A journey into character decoding

Disclaimer: This post isn’t a complete or technically rigorous explanation of UTF-8 decoding. It’s more of a “here’s how I started to wrap my head around it” kind of thing. The Lua code is intentionally simplified — it skips over edge cases like invalid byte sequences, overlong encodings, and error handling. If you’re looking for a formal spec, check out RFC 3629 or the Unicode Standard.

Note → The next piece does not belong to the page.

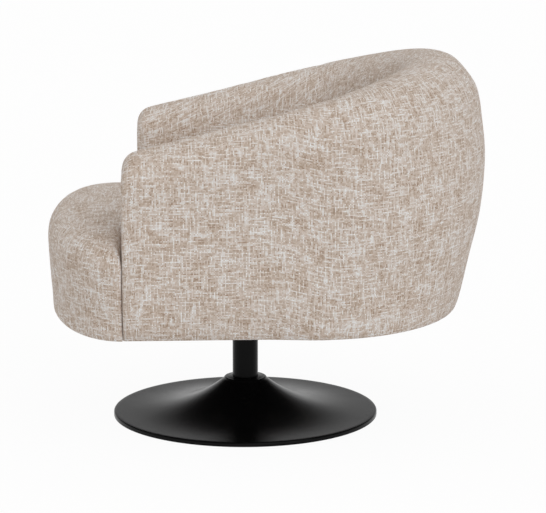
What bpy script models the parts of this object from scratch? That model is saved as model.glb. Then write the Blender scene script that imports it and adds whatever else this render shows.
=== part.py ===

I came to this deeper understanding of character encoding after running into a strange issue in the Github UI. The before and after lines looked identical in the GitHub UI for my commit, even locally there was no visible difference in the diff. However, viewing the source code as hex for both files revealed a subtle difference — an extra line feed at the end of the file.

The line feed should be there, and I found most IDEs add it transparently to the user. But, because the systems I was working on are not greatly tested, and I didn’t want to break something accidentally, I ran truncate -s -1 file_name, removing the last byte from the file, merged my changes, and moved on.

But this got me wondering how character encoding/decoding really works.

I watched a video here: YouTube

And my understanding became this:

There was 7-bit ASCII, which worked fine for English text but limited the range of characters. With more bits came more character sets — and, as is often the case without a standard, things got messy. Eventually, the Unicode Consortium stepped in and put together a reasonable standard which was backwards compatible with ASCII. And, after several iterations, UTF-8 emerged as a widely accepted implementation of Unicode.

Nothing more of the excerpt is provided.